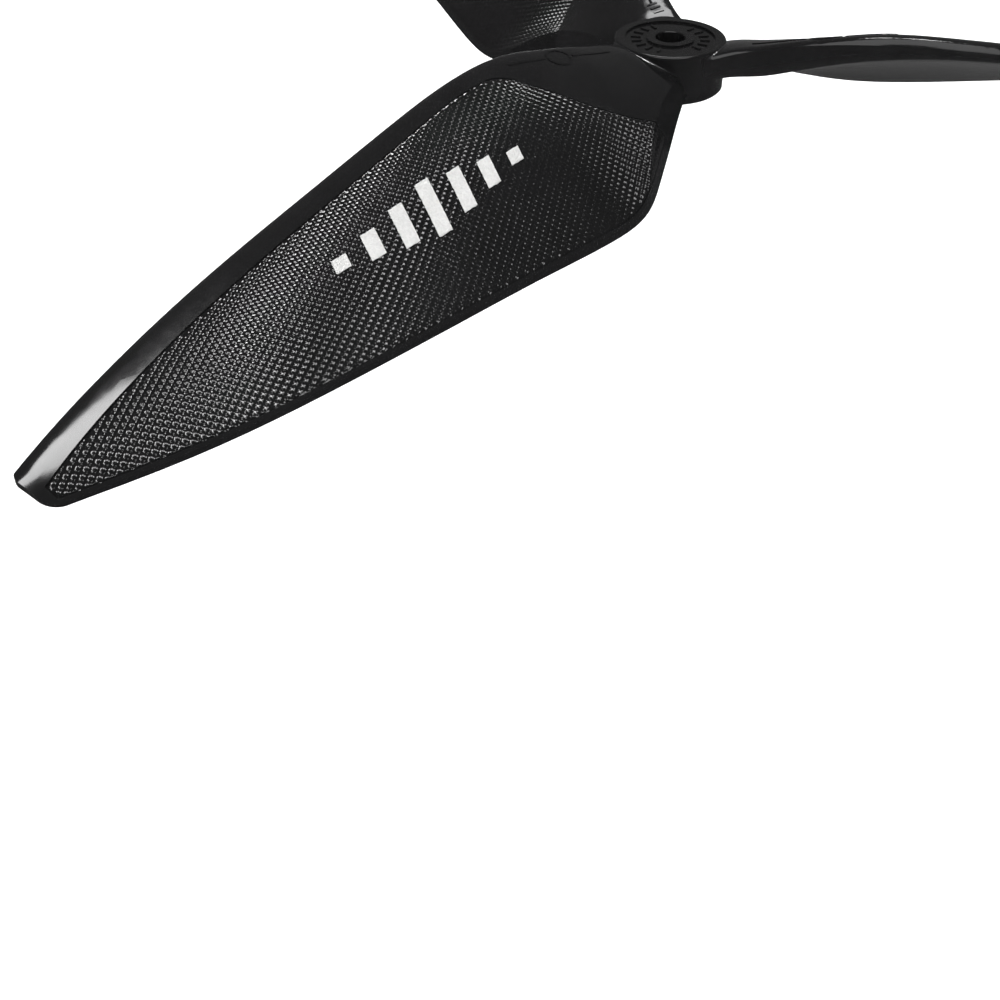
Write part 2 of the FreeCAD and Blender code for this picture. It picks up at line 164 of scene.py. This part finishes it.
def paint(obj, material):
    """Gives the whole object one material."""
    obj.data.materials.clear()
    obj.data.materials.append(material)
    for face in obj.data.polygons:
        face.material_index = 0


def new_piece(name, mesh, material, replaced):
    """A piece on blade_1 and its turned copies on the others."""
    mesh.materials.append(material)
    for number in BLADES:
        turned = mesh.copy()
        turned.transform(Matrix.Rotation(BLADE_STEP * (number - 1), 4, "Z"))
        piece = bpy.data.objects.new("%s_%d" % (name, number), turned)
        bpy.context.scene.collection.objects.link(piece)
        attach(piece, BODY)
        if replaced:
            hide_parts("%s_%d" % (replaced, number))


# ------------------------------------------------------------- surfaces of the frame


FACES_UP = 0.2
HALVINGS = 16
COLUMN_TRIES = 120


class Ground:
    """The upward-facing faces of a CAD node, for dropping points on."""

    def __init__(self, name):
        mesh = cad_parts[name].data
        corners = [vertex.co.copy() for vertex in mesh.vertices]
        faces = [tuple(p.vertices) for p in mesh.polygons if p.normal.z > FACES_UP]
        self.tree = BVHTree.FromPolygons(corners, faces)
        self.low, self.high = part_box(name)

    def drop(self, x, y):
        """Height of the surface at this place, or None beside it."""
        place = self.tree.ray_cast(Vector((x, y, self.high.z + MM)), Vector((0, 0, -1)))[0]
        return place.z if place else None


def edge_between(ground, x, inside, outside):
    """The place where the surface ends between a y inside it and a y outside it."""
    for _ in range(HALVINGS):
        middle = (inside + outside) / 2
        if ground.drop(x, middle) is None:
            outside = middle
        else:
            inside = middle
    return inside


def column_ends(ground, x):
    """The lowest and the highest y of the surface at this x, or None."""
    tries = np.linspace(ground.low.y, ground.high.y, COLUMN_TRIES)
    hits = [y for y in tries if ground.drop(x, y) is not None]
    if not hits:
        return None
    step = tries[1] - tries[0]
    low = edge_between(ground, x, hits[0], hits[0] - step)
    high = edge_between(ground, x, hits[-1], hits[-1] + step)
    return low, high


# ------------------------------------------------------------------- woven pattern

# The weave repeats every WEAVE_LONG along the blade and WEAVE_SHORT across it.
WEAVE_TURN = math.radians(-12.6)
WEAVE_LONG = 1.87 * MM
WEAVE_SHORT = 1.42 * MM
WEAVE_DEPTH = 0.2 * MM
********
What you need to do: Take the material above and return all of it exactly.

Written response:
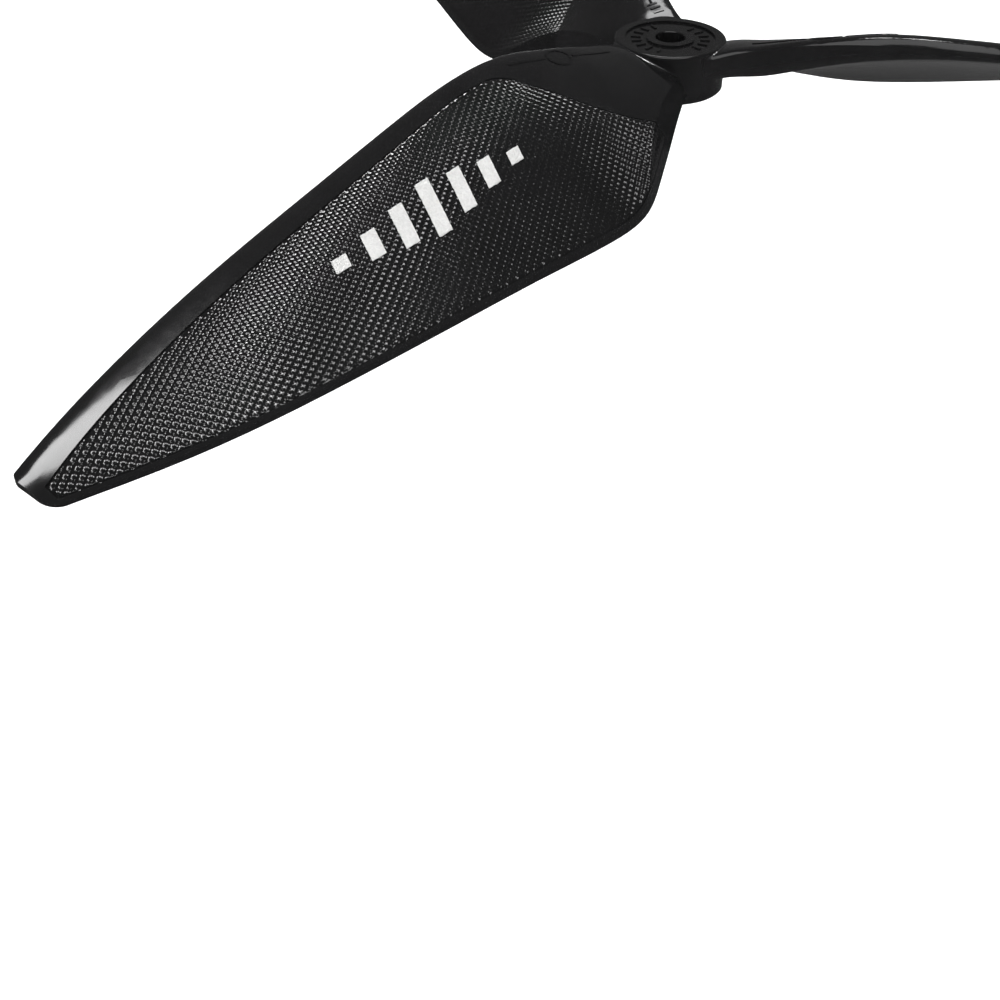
Write part 2 of the FreeCAD and Blender code for this picture. It picks up at line 164 of scene.py. This part finishes it.
def paint(obj, material):
    """Gives the whole object one material."""
    obj.data.materials.clear()
    obj.data.materials.append(material)
    for face in obj.data.polygons:
        face.material_index = 0


def new_piece(name, mesh, material, replaced):
    """A piece on blade_1 and its turned copies on the others."""
    mesh.materials.append(material)
    for number in BLADES:
        turned = mesh.copy()
        turned.transform(Matrix.Rotation(BLADE_STEP * (number - 1), 4, "Z"))
        piece = bpy.data.objects.new("%s_%d" % (name, number), turned)
        bpy.context.scene.collection.objects.link(piece)
        attach(piece, BODY)
        if replaced:
            hide_parts("%s_%d" % (replaced, number))


# ------------------------------------------------------------- surfaces of the frame


FACES_UP = 0.2
HALVINGS = 16
COLUMN_TRIES = 120


class Ground:
    """The upward-facing faces of a CAD node, for dropping points on."""

    def __init__(self, name):
        mesh = cad_parts[name].data
        corners = [vertex.co.copy() for vertex in mesh.vertices]
        faces = [tuple(p.vertices) for p in mesh.polygons if p.normal.z > FACES_UP]
        self.tree = BVHTree.FromPolygons(corners, faces)
        self.low, self.high = part_box(name)

    def drop(self, x, y):
        """Height of the surface at this place, or None beside it."""
        place = self.tree.ray_cast(Vector((x, y, self.high.z + MM)), Vector((0, 0, -1)))[0]
        return place.z if place else None


def edge_between(ground, x, inside, outside):
    """The place where the surface ends between a y inside it and a y outside it."""
    for _ in range(HALVINGS):
        middle = (inside + outside) / 2
        if ground.drop(x, middle) is None:
            outside = middle
        else:
            inside = middle
    return inside


def column_ends(ground, x):
    """The lowest and the highest y of the surface at this x, or None."""
    tries = np.linspace(ground.low.y, ground.high.y, COLUMN_TRIES)
    hits = [y for y in tries if ground.drop(x, y) is not None]
    if not hits:
        return None
    step = tries[1] - tries[0]
    low = edge_between(ground, x, hits[0], hits[0] - step)
    high = edge_between(ground, x, hits[-1], hits[-1] + step)
    return low, high


# ------------------------------------------------------------------- woven pattern

# The weave repeats every WEAVE_LONG along the blade and WEAVE_SHORT across it.
WEAVE_TURN = math.radians(-12.6)
WEAVE_LONG = 1.87 * MM
WEAVE_SHORT = 1.42 * MM
WEAVE_DEPTH = 0.2 * MM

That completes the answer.